BUENOS AIRES (Reuters) - Argentina is racing to avoid a messy ninth sovereign default as it firefights recession, stubborn inflation and increasingly wary investors, who have pushed the South American grain giant’s bonds into distressed territory since last year.
The country, which had a total $323 billion debt pile at the end of 2019, needs to pay interest on three bonds on Friday, the same day as an increasingly fragile-looking deadline to strike a $65 billion restructuring deal with holders of its foreign debt.
Argentina’s center-left government made an initial proposal to bondholders in April, which was rejected by major creditor groups who have now made counter proposals. The two sides remains “meters apart,” though are edging closer.
The country’s economy minister, Martin Guzman, said on Tuesday he expected the Friday deadline for a restructuring deal to be pushed back with work still to be done to close the gap between the government and its creditors.
(Graphic: Argentina debt pile - here)
Argentina’s initial proposal included a three-year halt on payments, a 62% coupon cut, equivalent to a $37.9 billion reduction, and a 5.4% reduction of principal, amounting around $3.6 billion. It also pushed maturities to 2030 and beyond.
An initial deadline on May 8 passed and was extended to May 22.
The Exchange Bondholder Group, which holds around $4 billion of bonds, has proposed a short payment halt until November with coupons ramping up each year, a zero principal haircut and a mechanism to increase payouts tied to GDP.
The Argentina Creditor Committee, Fintech and Gramercy proposed a bond maturing in 2040 with coupons on dollar bonds starting at 1.25% in November 2020, rising to 5.875% by the end of 2025. Amortization payments would start in 2027.
The Ad Hoc Bondholder Group including BlackRock, Fidelity and others, proposed new bonds maturing from 2027 onward with generally no haircut, and cash coupon payments from 2021, a proposal obtained by Argentine publication Infobae showed.
That group’s law firm White & Case did not respond to a request for comment on the proposal.

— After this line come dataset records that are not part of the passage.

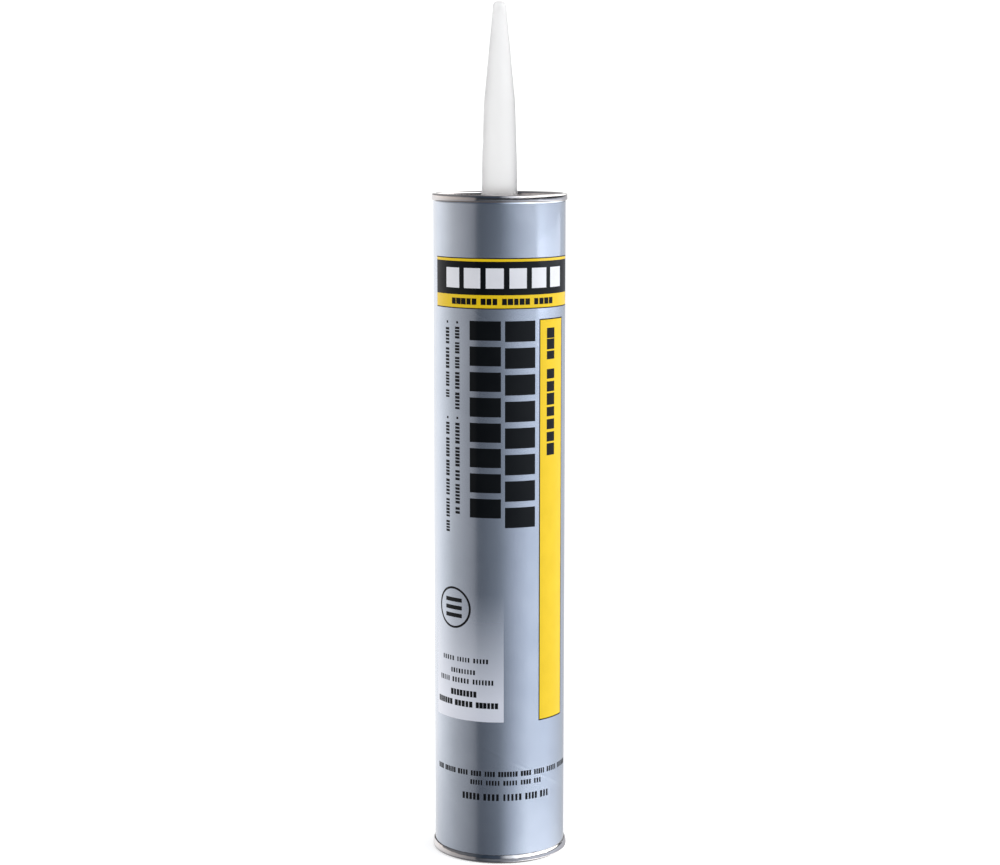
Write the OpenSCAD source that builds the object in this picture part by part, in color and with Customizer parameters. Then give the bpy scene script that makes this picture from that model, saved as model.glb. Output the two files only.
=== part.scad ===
// Large construction adhesive cartridge: a spiral-wound board tube with a paper label,
// a double-seamed sheet metal end that holds the spout, a clinched metal ring round the
// open foot, and a piston that a dispensing gun pushes up the bore.
// Millimetres, +Z up. The origin is the centre of the foot, and the label faces -Y.

/* [Board tube] */
// Height of the can, from the foot to the top of the seam
can_h = 323; // [290:1:350]
// Outside diameter of the bare board tube
tube_od = 63.6; // [50:0.1:80]
// Wall of the board tube
tube_wall = 1.3; // [1:0.05:2]

/* [Paper label] */
// Thickness of the label paper
label_t = 0.2; // [0.1:0.01:0.3]
// Width of the glued lap at the back
label_lap = 8; // [4:0.5:15]
// Gap between the label's top edge and the seam
label_gap = 0.15; // [0.1:0.01:1]

/* [Sheet metal end] */
// Thickness of the end's sheet
end_sheet = 0.25; // [0.18:0.01:0.32]
// How far the double seam stands out from the board tube
seam_out = 1; // [0.95:0.05:1.6]
// Height of the double seam
seam_h = 3.2; // [2.8:0.1:5]
// Radius of the seam's top edges
seam_r = 0.8; // [0.4:0.05:0.9]
// Length of the hook folded up inside the seam
hook_h = 2; // [1.2:0.1:2.4]
// Depth of the countersink below the seam's top
sink_depth = 5.2; // [4.5:0.1:9]
// Width of the countersink groove
sink_w = 1.7; // [1.2:0.1:3]
// Height of the flat panel above the countersink's bottom
panel_rise = 1.4; // [1:0.1:1.8]
// Height of the collar round the spout
collar_h = 1.5; // [1:0.1:1.8]

/* [Foot ring] */
// Thickness of the ring's sheet
ring_sheet = 0.28; // [0.2:0.01:0.35]
// How far the ring's bulge stands out from the board tube
ring_out = 1.3; // [1.1:0.05:2]
// Radius of the bends at the foot
ring_bend = 0.5; // [0.3:0.05:0.5]
// Radius of the bulge
ring_bulge = 1; // [0.6:0.1:1.2]
// Height of the ring's outer leg
ring_h = 4; // [3.2:0.1:6]
// Height of the ring's inner leg
ring_leg = 6; // [3:0.1:8]

/* [Spout] */
// Height of the spout's tip above the top of the seam
spout_h = 90.5; // [70:0.5:120]
// Diameter of the spout's neck
neck_d = 17.1; // [14:0.1:20]
// Height above the seam at which the slow taper sets in
slow_h = 14; // [8:1:25]
// How much thinner than the neck the spout is there
slow_drop = 0.4; // [0.1:0.1:1]
// Height above the seam at which the fast taper sets in
kink_h = 43; // [30:1:55]
// How much thinner than the neck the spout is there
kink_drop = 2.2; // [1.2:0.1:4]
// Diameter of the tip
tip_d = 6.2; // [5:0.1:9]
// Radius of the tip's rounded edge
tip_r = 2.2; // [1:0.1:2.4]
// Wall of the spout
spout_wall = 1.3; // [1:0.1:2]
// Length of the solid tip that is cut off before use
tip_solid = 3; // [1.5:0.1:6]
// Diameter of the flange under the panel
flange_d = 25; // [21:0.5:40]
// Thickness of the flange
flange_t = 1.2; // [0.8:0.1:1.4]
// Height of the snap bead above the collar
bead_h = 1.3; // [0.8:0.1:1.6]
// How far the snap bead stands out
bead_out = 0.8; // [0.4:0.1:1.2]

/* [Foil seal] */
// Diameter of the foil under the spout
foil_d = 20; // [17:0.5:21]
// Thickness of the foil
foil_t = 0.1; // [0.05:0.01:0.15]

/* [Piston] */
// Height of the piston
piston_h = 16; // [10:0.5:25]
// Wall of the piston's skirt
piston_wall = 1.2; // [1:0.1:2]
// Thickness of the piston's face
piston_face = 1.3; // [1:0.1:2]
// Width of the sloped border of the face
crown_border = 7.8; // [5:0.1:12]
// Height of the sloped border
crown_h = 2.2; // [1.2:0.1:3]
// Height of each wiping lip
lip_h = 1.4; // [0.8:0.1:2]
// How far the lips stand out from the skirt
lip_out = 0.6; // [0.3:0.1:0.8]

/* [Clearances] */
// Between the wiping lips and the bore, on each side
lip_clear = 0.06; // [0.02:0.01:0.1]
// Between pieces that are folded, wrapped or snapped together
fold_clear = 0.05; // [0.02:0.01:0.08]
// Between the adhesive and what holds it
fill_clear = 0.1; // [0.05:0.01:0.3]
// Between the piston's skirt and the ring's inner leg
rest_clear = 0.3; // [0.2:0.05:1]

/* [Print] */
// Thickness of the print
ink_t = 0.12; // [0.1:0.01:0.15]
// Half of the angle that the front panel spans
front_half = 74; // [62:1:85]
// Distance of the printed bands from the label's top edge
bands_drop = 26; // [10:0.1:40]
// Height of the thin lines above and below the bands
line_h = 0.5; // [0.4:0.1:1]
// Height of the narrow yellow line
narrow_h = 1.2; // [0.5:0.1:3]
// Height of the black band
black_h = 15.75; // [8:0.05:30]
// Height of the yellow band
yellow_h = 6.1; // [3:0.1:12]
// Height of the plain white blocks in the black band
white_h = 9.5; // [3:0.1:14]
// Distance of the headings and the yellow panel from the bands
heading_drop = 5.6; // [3:0.1:12]
// Height of the lower edge of the yellow and pale panels
panel_foot = 70.3; // [50:0.1:75]
// Height of the pale panel
pale_h = 42; // [20:0.5:50]
// Height of the middle of the ring mark
mark_z = 125.1; // [110:0.1:140]
// Outside diameter of the ring mark
mark_d = 20.3; // [14:0.1:26]
// Width of the ring mark's line
mark_line = 0.9; // [0.5:0.1:2]
// Least space between the pale panel and the ring mark
mark_space = 1; // [0.5:0.1:3]
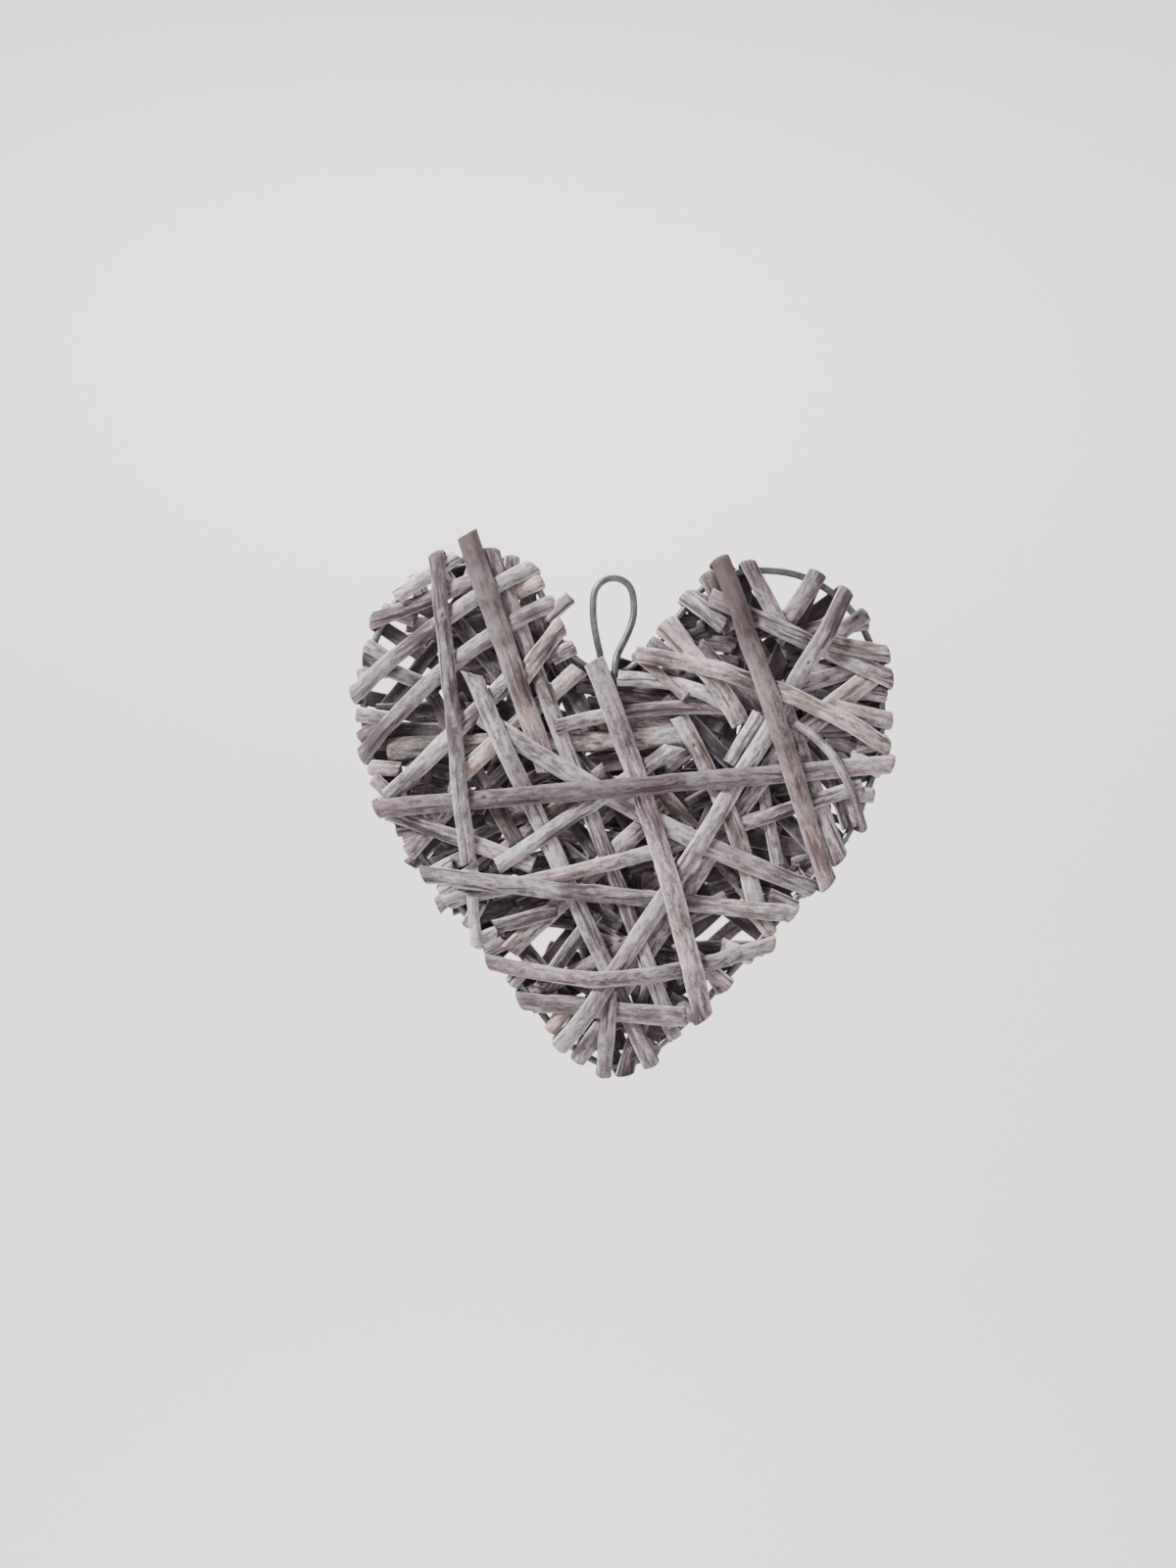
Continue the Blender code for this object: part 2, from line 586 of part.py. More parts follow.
def wire(name, points, closed):
    """A round wire through points in space."""
    curve = bpy.data.curves.new(name, "CURVE")
    curve.dimensions = "3D"
    curve.bevel_depth = WIRE_RADIUS
    curve.bevel_resolution = 2
    curve.use_fill_caps = True
    line = curve.splines.new("POLY")
    line.points.add(len(points) - 1)
    for point, place_in_space in zip(line.points, points):
        point.co = (*place_in_space, 1)
        point.radius = 1
    line.use_cyclic_u = closed
    line.use_smooth = True
    return add_object(name, curve, principled(name, WIRE_COLOUR, 1, WIRE_ROUGHNESS))


def loop_line():
    """The eye's wire: a tall arch, its right leg passing in front of the heart's wire and its left behind."""
    half = LOOP_WIDTH / 2
    out = WIRE_DIAMETER + CLEARANCE
    middle = WIRE_RADIUS - half
    arch = [(half * cos(turn), 0, middle + half * sin(turn)) for turn in np.linspace(0, pi, ARCH_POINTS)]
    right = [(half * across, -out * away, -LOOP_DROP * down) for down, across, _, away in LEG_COURSE]
    left = [(half * across, out * away, -LOOP_DROP * down) for down, _, across, away in LEG_COURSE]
    for leg in (right, left):
        x, y, z = leg[-1]
        leg.append((x, y, z - LOOP_TAIL))
    return smooth_line(right[::-1] + arch + left, LOOP_POINTS, closed=False)


def mark_wire(maps, points, closed):
    """Add a wire to both maps, each point with its own distance from the heart's plane."""
    points = np.array(points)
    nearer = np.roll(points, -1, axis=0) if closed else np.concatenate((points[1:], points[-1:]))
    for (x1, y1, z1), (x2, y2, z2) in zip(points, nearer):
        direction = np.array((x2 - x1, z2 - z1))
        if not direction.any():
            continue
        across = perpendicular(unit(direction)) * WIRE_RADIUS
        ends = np.array(((x1, z1), (x2, z2)))
        patch = band_points(ends + across, ends - across, shares_along(ends, ends))
        maps.add("front", patch, max(-min(y1, y2), 0) + WIRE_RADIUS)
        maps.add("rear", patch, max(max(y1, y2), 0) + WIRE_RADIUS)


def rod_rings():
    """The rod's cross sections, tapering a little from its thick end, with rounded ends."""
    start, end = place(ROD_START), place(ROD_END)
    across = perpendicular(unit(end - start))
    rings = []
    for share in ROD_STATIONS:
        middle = start + (end - start) * share
        size = (1 - ROD_TAPER * share) * (ROD_END_SIZE if share in (0, 1) else 1)
        rings.append([
            (*(middle + across * ROD_WIDTH / 2 * size * cos(turn)), ROD_DEPTH / 2 * size * sin(turn))
            for turn in np.arange(ROD_SIDES) * 2 * pi / ROD_SIDES
        ])
    return rings, start, end, across


def build():
    for item in list(bpy.data.objects):
        bpy.data.objects.remove(item)
    maps = Maps()
    heart = [(x, 0.0, z) for x, z in HEART]
    wire("wire_frame", heart, closed=True)
    mark_wire(maps, heart, closed=True)
    eye = loop_line()
    wire("hanging_loop", eye, closed=False)
    mark_wire(maps, eye, closed=False)
    rings, start, end, across = rod_rings()
    loft("centre_rod", rings, principled("centre_rod", COLOURS["violet"], 0, WOOD_ROUGHNESS))
    ends = np.array((start, end))
    side = across * ROD_WIDTH / 2
    patch = band_points(ends + side, ends - side, shares_along(ends, ends))
    for face in ("front", "rear"):
        maps.add(face, patch, ROD_DEPTH / 2)
    for number, (name, start, via, end, width, folds, side, colour) in enumerate(SPLITS):
        share = REAR_SHARES[number % len(REAR_SHARES)]
        via = None if via is None else place(via)
        rings = wind_split(maps, place(start), via, place(end), width * SPLIT_WIDTH, folds, side, share)
        loft(name, rings, principled(name, COLOURS[colour], 0, WOOD_ROUGHNESS))


build()
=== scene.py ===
import json
import zlib
from math import atan, cos, radians, sin

import bmesh
import bpy
import numpy as np
from mathutils import Matrix, Vector

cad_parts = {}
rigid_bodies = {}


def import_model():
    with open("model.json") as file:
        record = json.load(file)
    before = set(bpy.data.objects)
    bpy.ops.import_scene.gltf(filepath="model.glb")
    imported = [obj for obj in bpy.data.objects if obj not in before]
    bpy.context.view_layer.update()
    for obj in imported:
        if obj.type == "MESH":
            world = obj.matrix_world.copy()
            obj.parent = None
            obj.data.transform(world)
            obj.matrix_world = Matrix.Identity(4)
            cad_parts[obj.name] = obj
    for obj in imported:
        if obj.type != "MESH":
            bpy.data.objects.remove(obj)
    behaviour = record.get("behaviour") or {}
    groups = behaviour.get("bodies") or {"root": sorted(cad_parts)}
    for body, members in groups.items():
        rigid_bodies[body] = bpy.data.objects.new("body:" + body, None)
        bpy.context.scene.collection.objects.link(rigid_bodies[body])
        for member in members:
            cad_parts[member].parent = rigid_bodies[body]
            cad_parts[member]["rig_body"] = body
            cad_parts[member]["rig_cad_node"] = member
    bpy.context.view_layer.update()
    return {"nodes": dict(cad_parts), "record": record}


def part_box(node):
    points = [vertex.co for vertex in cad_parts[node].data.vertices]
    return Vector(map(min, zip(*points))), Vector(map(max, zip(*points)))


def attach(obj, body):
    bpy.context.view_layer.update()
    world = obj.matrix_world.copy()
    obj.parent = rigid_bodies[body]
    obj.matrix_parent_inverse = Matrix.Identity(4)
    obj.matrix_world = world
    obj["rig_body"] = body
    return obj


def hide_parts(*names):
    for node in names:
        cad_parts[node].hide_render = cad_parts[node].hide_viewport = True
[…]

(Graphic: Debt revamp - here)
Argentina’s debt pile includes $130 billion of debt with the public sector, while around half of the total is split between foreign currency debt with the private sector and global organizations such as the International Monetary Fund.
Argentina owes the Paris Club creditor group $2.1 billion under a deadline that expired earlier in May. It has asked the informal group of lenders for a one-year extension on the payment.
The South American country is also negotiating with the IMF to strike a new agreement to replace a landmark $57 billion financing deal struck in 2018. Argentina has already received around $44 billion under that deal.